И вот бенефис Юрьева. Когда началось чествования юбиляра, я его вывела, открывается занавес, и вдруг режиссер Карпов говорит:

– От Его Императорского Величества Государя Императора!

Во-о-от такой золотой портсигар, во-о-от с таким брильянтовым орлом! Лучше, действительно, не бывает.

– От Ее Императорского Величества Императрицы Марии Федоровны! Вот такой брильянтовый орел!

Так что последние царские подарки получил Юрьев.


И это происходило 26 февраля? По-моему, вы мне рассказывали, что закончился спектакль тоже каким-то эффектным драматическим жестом, когда скелет прошел через сцену.

Это по замыслу Мейерхольда, называется теперь «художественное оформление».


Кем был у вас тогда Мейерхольд?

Одним из режиссеров. Они полтора года работали над этой пьесой. Головин писал декорации и эскизы для костюмов, а Мейерхольд ставил. Это его большая постановка, и, надо правду сказать, красивая постановка. Был такой замысел, что когда кончается последний акт, то вместо настоящего занавеса сначала спускается такой прозрачный тюлевый занавес – черный с большим белым венком посередине. Замечательный был венок, нарисованный Головиным. Две большие двери на заднем плане были, и из задней двери выходит в треуголке, в плаще, с косой скелет, проходит прямо на авансцену и уходит в дверь. И вот как будто действительно символично прошел скелет, и умер Императорский театр.


Но идея этого скелета была задумана независимо от политических событий?

Нет, независимо, случайное совпадение.


Следующий спектакль театр играл уже не как Императорский?

Не как Императорский, а как Государственный.


После Февральской революции и до Октябрьских событий театр продолжал работать нормально или были перебои?

Перебои, заседания, затруднения с рабочими. Создан был Союз рабочих вместе с Союзом актеров. Их соединили в один, поэтому рабочие вмешивались в постановки. Приходилось их уговаривать. Я говорила: «Просите ассигновки. Что же вы лезете устраивать – Ибсен вам нужен или Гауптман. Это совсем не ваше дело!»

– Мы не желаем господина Ибсена, а мы желаем господина Гауптмана на будущей неделе.

– Почему вы желаете?

– Потому что там корабельные работы.

– Вы все не с того боку начинаете.
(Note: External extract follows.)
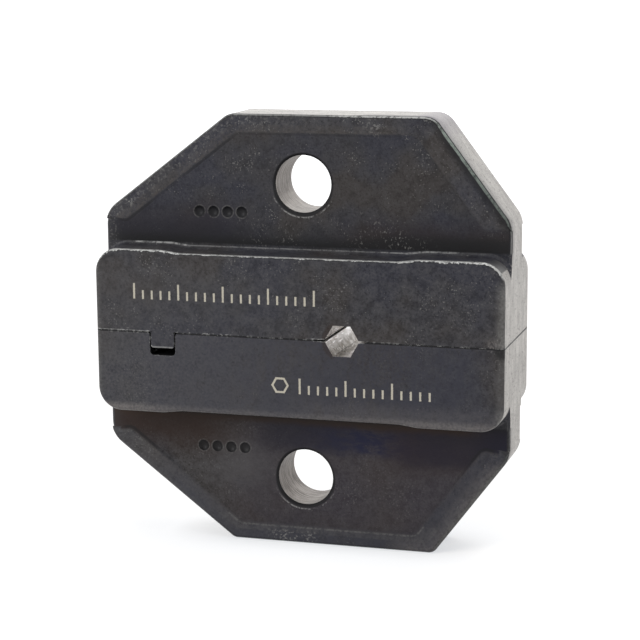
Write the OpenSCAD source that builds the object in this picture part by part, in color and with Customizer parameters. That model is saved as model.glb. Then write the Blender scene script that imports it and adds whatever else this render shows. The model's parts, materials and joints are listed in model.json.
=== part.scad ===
// Two-piece hex crimp die for a ratchet crimp frame.
// Both halves share one blank: a rimmed web with slanted corners, a pin bore through it, and a
// thick jaw block along the parting face. The lower half is the blank turned over about the X axis.
// Frame: X across the jaws, +Y away from the marked face, +Z up, origin in the middle of the
// parting face. Millimetres.

/* [Blank outline] */
// Width over the ground side faces
die_w = 33; // [30:0.5:38]
// Height of one half, from its parting face to its end flat
half_h = 17.15; // [16.5:0.05:20]
// Width taken off the left corner by the long slant
left_cut_w = 10.5; // [9:0.5:12]
// Width taken off the right corner by the short slant
right_cut_w = 6; // [5:0.5:8]
// Height of both slants
cut_h = 8; // [7.5:0.1:8.2]
// Corner radius where a side face meets a slant
shoulder_r = 2.2; // [1:0.1:3]
// Corner radius where a slant meets the upper half's end flat
upper_crown_r = 1.6; // [0.6:0.1:2.5]
// Corner radius where a slant meets the lower half's end flat, which is ground again
lower_crown_r = 0.8; // [0.6:0.1:2.5]

/* [Web and rim] */
// Thickness of the web over its two rims
rim_t = 5; // [4:0.1:6]
// Depth of the panel between the rims, on each face
panel_d = 0.3; // [0.2:0.05:0.5]
// Width of the rim along the end flat
rim_top_w = 1.45; // [1.1:0.05:2]
// Width of the rim along the long slant
rim_left_w = 1.55; // [1.1:0.05:2.2]
// Width of the rim along the short slant
rim_right_w = 2.05; // [1.1:0.05:2.4]
// Width of the soft slope from the rim down to the panel
rim_slope_w = 0.5; // [0.3:0.05:0.8]
// Height of the open gap between the jaw block and the rim's two ends
rim_end_gap = 2; // [1.5:0.1:2.4]
// Rise of a rim end from its inner corner out to the side face
rim_end_rise = 0.45; // [0:0.05:0.6]
// Rounding of the web's outer edges
web_edge_r = 0.3; // [0.1:0.05:0.4]

/* [Jaw block] */
// Height of the jaw block above the parting face
block_h = 6.55; // [5.5:0.05:6.6]
// Thickness of the jaw block, front to back
block_t = 9.7; // [8.5:0.1:12]
// Corner radius at the two ends of the block's shoulder
block_r = 1.9; // [1:0.1:2.5]
// Rounding of the block's face edges
block_edge_r = 0.3; // [0.1:0.05:0.5]
// Radius of the fillet where the block grows out of the web
root_r = 0.35; // [0.3:0.05:0.8]
// Depth of the relief along the middle of the shoulder
relief_d = 0.2; // [0.1:0.02:0.3]
// Distance from the left side face to the relief
relief_left = 5.5; // [4.5:0.1:7]
// Distance from the right side face to the relief
relief_right = 6.7; // [4.5:0.1:8]
// Length of the ramp at each end of the relief
relief_ramp = 1.6; // [1:0.1:2.5]

/* [Pin bore] */
// Diameter of the bore for the tool's retaining pin
bore_d = 4.5; // [3:0.1:5]
// Height of the bore above the parting face
bore_z = 11.75; // [11.2:0.05:12]
// Bevel at both mouths of the bore
bore_bevel = 0.15; // [0.05:0.05:0.4]

/* [Hex nest] */
// Size of the closed nest across its flats
nest_af = 2.4; // [1.5:0.1:4]
// Place of the nest along the jaw
nest_x = 3.8; // [0:0.1:8]
// Length of the shallow lead on each side of the nest
nest_lead_w = 1; // [0.4:0.1:1.5]
// Depth of the lead where it opens into the nest
nest_lead_d = 0.1; // [0.05:0.01:0.15]

/* [Tongue and slot] */
// Place of the tongue along the jaw
tongue_x = -10.9; // [-12:0.1:-8]
// Width of the tongue
tongue_w = 2; // [1.5:0.1:3]
// Height of the tongue
tongue_h = 1.25; // [1:0.05:1.6]
// Corner radius along the tongue's foot
tongue_r = 0.25; // [0.1:0.05:0.4]
// Clearance between the tongue and each wall of the slot
slot_side_gap = 0.05; // [0.02:0.01:0.1]
// Clearance under the tongue when the halves are closed
slot_foot_gap = 0.6; // [0.3:0.05:1]
// Corner radius along the floor of the slot
slot_r = 0.3; // [0.1:0.05:0.5]
// Radius of the slot's two mouth edges
slot_mouth_r = 0.35; // [0.1:0.05:0.5]

/* [Hidden] */
$fn = 96;

steel = [0.23, 0.23, 0.25];

// Turn that one facet of an outline arc covers, in degrees
arc_step = 7;
// Facets across a rounded edge or fillet
edge_facets = 4;
// Facets down the soft slope of the rim
slope_facets = 6;
// How far a cutter reaches past what it cuts
over = 1;

// Half thicknesses, measured from the middle plane of the web
rim_y = rim_t / 2;
panel_y = rim_y - panel_d;
block_y = block_t / 2;

side_x = die_w / 2;
slant_z = half_h - cut_h;
// The web starts inside the block, so its lowest edges are buried
web_foot_z = block_h / 2;

left_foot = [-side_x, slant_z];
left_head = [left_cut_w - side_x, half_h];
right_head = [side_x - right_cut_w, half_h];
right_foot = [side_x, slant_z];

nest_corner = nest_af / 2 / cos(30);
slot_w = tongue_w + 2 * slot_side_gap;
slot_d = tongue_h + slot_foot_gap;
// Depth of the stock below the parting face that the tongue is cut from
stock_z = tongue_h + over;

// Outlines are lists of corners [x, z, radius], counter-clockwise. A radius of 0 is a sharp corner.
// The first corner has to see every other one.
function web_corners(crown_r) = [
    [-side_x, web_foot_z, 0],
    [side_x, web_foot_z, 0],
    [right_foot.x, right_foot.y, shoulder_r],
    [right_head.x, right_head.y, crown_r],
    [left_head.x, left_head.y, crown_r],
    [left_foot.x, left_foot.y, shoulder_r]
];

// The block's outline runs on below the parting face, where the parting profile is cut out of it
block_corners = [
    [-side_x, -stock_z, 0],
    [side_x, -stock_z, 0],
    [side_x, block_h, block_r],
    [side_x - relief_right, block_h, relief_ramp],
    [side_x - relief_right - relief_ramp, block_h - relief_d, relief_ramp],
    [relief_left + relief_ramp - side_x, block_h - relief_d, relief_ramp],
    [relief_left - side_x, block_h, relief_ramp],
    [-side_x, block_h, block_r]
];

rim_end_z = block_h + rim_end_gap;
rim_top_z = half_h - rim_top_w;
// Corner radius where the panel turns out under the rim's ends
rim_end_r = 0.7;
// Corner radius of the panel under the end flat
panel_crown_r = 0.9;

// The panel reaches out past both side faces below the rim's ends
panel_corners = [
    [0, web_foot_z, 0],
    [side_x + over, web_foot_z, 0],
    [side_x + over, rim_end_z + rim_end_rise, 0],
    [line_x(right_head, right_foot, rim_right_w, rim_end_z), rim_end_z, rim_end_r],
    [line_x(right_head, right_foot, rim_right_w, rim_top_z), rim_top_z, panel_crown_r],
    [line_x(left_foot, left_head, rim_left_w, rim_top_z), rim_top_z, panel_crown_r],
    [line_x(left_foot, left_head, rim_left_w, rim_end_z), rim_end_z, rim_end_r],
    [-side_x - over, rim_end_z + rim_end_rise, 0],
    [-side_x - over, web_foot_z, 0]
];

// What is cut away below the upper half: all but the tongue
upper_cut_corners = [
    [-side_x - over, -stock_z - over, 0],
    [side_x + over, -stock_z - over, 0],
    [side_x + over, 0, 0],
    [tongue_x + tongue_w / 2, 0, 0],
    [tongue_x + tongue_w / 2, -tongue_h, tongue_r],
    [tongue_x - tongue_w / 2, -tongue_h, tongue_r],
    [tongue_x - tongue_w / 2, 0, 0],
    [-side_x - over, 0, 0]
];

// What is cut away above the lower half, with the slot
lower_cut_corners = [
    [-side_x - over, 0, 0],
    [tongue_x - slot_w / 2, 0, slot_mouth_r],
    [tongue_x - slot_w / 2, -slot_d, slot_r],
    [tongue_x + slot_w / 2, -slot_d, slot_r],
    [tongue_x + slot_w / 2, 0, slot_mouth_r],
    [side_x + over, 0, 0],
    [side_x + over, stock_z + over, 0],
    [-side_x - over, stock_z + over, 0]
];

// X at height z on the line from p to q after it has moved inwards, to its right, by w
function line_x(p, q, w, z) =
    let (d = (q - p) / norm(q - p), s = [p.x + w * d.y, p.y - w * d.x])
    s.x + (z - s.y) * d.x / d.y;

// Turn from direction a to direction b, in degrees
function turn(a, b) = atan2(a.x * b.y - a.y * b.x, a.x * b.x + a.y * b.y);

// The points of one rounded corner of an outline that has been moved inwards by inset
function corner_points(c, i, inset) =
    let (
        n = len(c),
        p = [c[i].x, c[i].y],
        before = p - [c[(i + n - 1) % n].x, c[(i + n - 1) % n].y],
        after = [c[(i + 1) % n].x, c[(i + 1) % n].y] - p,
        t = turn(before, after),
        first = atan2(before.y, before.x) - 90,
        middle = first + t / 2,
        reach = 1 / cos(t / 2) * [cos(middle), sin(middle)],
        r = t < 0 ? -c[i].z : c[i].z,
        steps = max(1, ceil(abs(t) / arc_step))
    )
    r == 0
        ? [p - inset * reach]
        : [for (k = [0:steps])
            let (a = first + t * k / steps)
            p - r * reach + (r - inset) * [cos(a), sin(a)]];

function outline(corners, inset) =
    [for (i = [0:len(corners) - 1]) each corner_points(corners, i, inset)];

// A solid through a stack of the outline's copies. Each row of profile is [inset, height].
module loft(corners, profile) {
    rings = [for (row = profile)
        [for (p = outline(corners, row[0])) [p.x, p.y, row[1]]]];
    n = len(rings[0]);
    last = (len(rings) - 1) * n;
    rotate([90, 0, 0])
        polyhedron(
            points = [for (ring = rings) each ring],
            faces = concat(
                [[for (i = [0:n - 1]) i]],
                [[for (i = [n - 1:-1:0]) last + i]],
                [for (k = [0:n:last - 1], i = [0:n - 1])
                    [k + i, k + n + i, k + n + (i + 1) % n, k + (i + 1) % n]]
            )
        );
}

// The same profile on both sides of the middle plane, from a list for the positive side
function mirrored(rows) =
    concat([for (i = [len(rows) - 1:-1:0]) [rows[i][0], -rows[i][1]]], rows);

// A quarter round of radius r that ends at height y
function round_rows(r, y) =
    [for (k = [0:edge_facets])
        let (a = 90 * k / edge_facets)
        [r * (1 - cos(a)), y - r * (1 - sin(a))]];

// A fillet of radius r that spreads out of a plane at height y
function fillet_rows(r, y) =
    [for (k = [0:edge_facets])
        let (a = 90 * k / edge_facets)
        [-r * (1 - sin(a)), y + r * (1 - cos(a))]];

// The soft slope of the rim, centred on the panel's outline
function slope_rows() =
    [for (k = [0:slope_facets])
        let (a = 180 * k / slope_facets)
        [rim_slope_w / 2 * cos(a), panel_y + panel_d * (1 - cos(a)) / 2]];

module web(crown_r) {
    loft(web_corners(crown_r), mirrored(round_rows(web_edge_r, panel_y)));
    difference() {
        loft(web_corners(crown_r), mirrored(round_rows(web_edge_r, rim_y)));
        loft(panel_corners, mirrored(concat(slope_rows(), [[-rim_slope_w / 2, rim_y + over]])));
    }
}

module jaw_block() {
    intersection() {
        loft(
            block_corners,
            mirrored(concat(fillet_rows(root_r, panel_y), round_rows(block_edge_r, block_y)))
        );
        translate([-side_x, -block_t, -stock_z - over])
            cube([die_w, 2 * block_t, half_h]);
    }
}

module pin_bore() {
    translate([0, 0, bore_z])
        rotate([90, 0, 0]) {
            cylinder(d = bore_d, h = rim_t + 2 * over, center = true);
            for (side = [0, 180])
                rotate([side, 0, 0])
                    translate([0, 0, panel_y - bore_bevel])
                        cylinder(
                            d1 = bore_d,
                            d2 = bore_d + 2 * (bore_bevel + over),
                            h = bore_bevel + over
                        );
        }
}

module die_blank(crown_r) {
    difference() {
        union() {
            web(crown_r);
            jaw_block();
        }
        pin_bore();
    }
}

// A flat profile in X and Z, run right through the block from front to back
module through_cut() {
    rotate([90, 0, 0])
        linear_extrude(height = block_t + 2 * over, center = true)
            children();
}

// The whole closed nest, of which each half keeps its own side, with a shallow lead at each corner
module hex_nest() {
    through_cut()
        translate([nest_x, 0])
            circle(r = nest_corner, $fn = 6);
    for (side = [-1, 1])
        through_cut()
            translate([nest_x + side * nest_corner, 0])
                polygon([
                    [side * nest_lead_w, 0],
                    [0, nest_lead_d],
                    [-side * nest_lead_w, 0],
                    [0, -nest_lead_d]
                ]);
}

module upper_die_half() {
    color(steel)
        difference() {
            die_blank(upper_crown_r);
            through_cut() polygon(outline(upper_cut_corners, 0));
            hex_nest();
        }
}

module lower_die_half() {
    color(steel)
        difference() {
            rotate([180, 0, 0]) die_blank(lower_crown_r);
            through_cut() polygon(outline(lower_cut_corners, 0));
            hex_nest();
        }
}

upper_die_half();
lower_die_half();
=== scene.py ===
"""Looks of a two-piece hex crimp die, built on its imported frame.

Lengths are metres in the frame's axes: +X across the jaws, +Y to the back, +Z up, origin in the middle
of the parting face. Patterns and masks work in millimetres, on the coordinates of the part itself.
"""

import json
import math

import bmesh
import bpy
from mathutils import Matrix, Vector


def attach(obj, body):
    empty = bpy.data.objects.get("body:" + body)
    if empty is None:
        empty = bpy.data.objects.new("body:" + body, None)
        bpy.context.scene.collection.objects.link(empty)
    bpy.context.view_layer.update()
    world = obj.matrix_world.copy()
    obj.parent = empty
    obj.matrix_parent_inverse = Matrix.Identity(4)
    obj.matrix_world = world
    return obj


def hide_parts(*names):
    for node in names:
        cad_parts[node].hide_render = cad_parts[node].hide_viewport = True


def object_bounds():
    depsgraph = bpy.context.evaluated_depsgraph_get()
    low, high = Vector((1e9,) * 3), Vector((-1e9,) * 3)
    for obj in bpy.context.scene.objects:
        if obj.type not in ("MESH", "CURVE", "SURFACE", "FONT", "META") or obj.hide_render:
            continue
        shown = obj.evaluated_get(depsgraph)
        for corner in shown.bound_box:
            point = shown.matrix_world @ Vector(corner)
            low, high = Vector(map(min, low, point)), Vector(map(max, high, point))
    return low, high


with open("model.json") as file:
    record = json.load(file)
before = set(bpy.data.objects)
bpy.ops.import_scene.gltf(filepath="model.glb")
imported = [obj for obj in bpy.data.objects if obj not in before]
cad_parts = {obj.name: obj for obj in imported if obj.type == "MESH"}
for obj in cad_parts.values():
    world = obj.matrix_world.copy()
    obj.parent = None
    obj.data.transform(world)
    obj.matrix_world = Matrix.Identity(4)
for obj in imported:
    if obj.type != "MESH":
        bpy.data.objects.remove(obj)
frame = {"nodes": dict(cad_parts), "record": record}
cad_low, cad_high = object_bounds()

MM = 0.001


# Sizes of the die in millimetres

def mount(name):
    """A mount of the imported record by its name."""
    return next(m for m in frame["record"]["mounts"] if m["name"] == name)


SIDE_X = cad_high.x / MM
BLOCK_Y = cad_high.y / MM
END_Z = cad_high.z / MM
SHOULDER_Z = mount("upper_shoulder")["pos_m"][2] / MM
RIM_Y = mount("upper_web_back")["pos_m"][1] / MM
BORE_Z = mount("upper_pin_bore")["pos_m"][2] / MM
BORE_R = mount("upper_pin_bore")["dims"]["r_mm"]
NEST_X = mount("hex_nest")["pos_m"][0] / MM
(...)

Совсем не ваше дело заниматься литературной оценкой произведения, а вы просите за корабельные работы ассигновки сверхурочные, вот и все.

А потом случился мой довольно бурный уход из театра.


Но это уже было после большевистского переворота?

После.


Так что до большевистского переворота более или менее ничего в театре серьезного не происходило?

Сидели, заседали, говорили, волновались, как вся Россия. Все, что я вам могу сказать. А что заседали, почему заседали, я даже не помню. Какие-то новшества. Потом, когда большевики взяли власть, то Юрьева выгнали из конторы. Дакрылов сказал: «Я вас не знаю, убирайтесь вон!».


А как прошло 25 октября в театре? Помните вы эту дату, когда было арестовано Временное правительство, совершен переворот?

Не могу ничего сказать, не помню. Вы знаете, я так старалась забыть многое, что я не помню. Знаю, что был взрыв бомбы, но все ждали этого. Все кричали: что же они думают, о чем они думают, почему они не арестовывают?! Все волновались. Одни заседали, а другие действовали.


А члены Временного правительства или Комитета Государственной думы, которые тогда фактически были у власти, они ходили к вам в театр, были у вас встречи с ними, знали ли вы кого-нибудь из деятелей?

Гучкова знала, с Милюковым я здесь только познакомилась, Львов у нас бывал. Я не помню, кто из них был. Бог их знает! Я до такой степени была взнервлена всем происходящим. Я была горячая раньше, не такая, как теперь. Мне казалось, что надо так вот взять как следует все. А то, что происходило… Меня настолько нервировало, что многие очень увлекались Керенским. Боже мой, прямо что-то невероятное, культ какой-то, убирали цветами его автомобиль. Я бы на его месте не согласилась на такие уборки, но у каждого свой вкус. Я его всегда терпеть не могла и очень много неприятностей из-за этого имела. Многие кричали на меня, что это безобразие, как я могу себе позволить, такой гениальный человек. Я говорю: по-вашему – гениальный, а я другого мнения. Так что у меня смутные впечатления.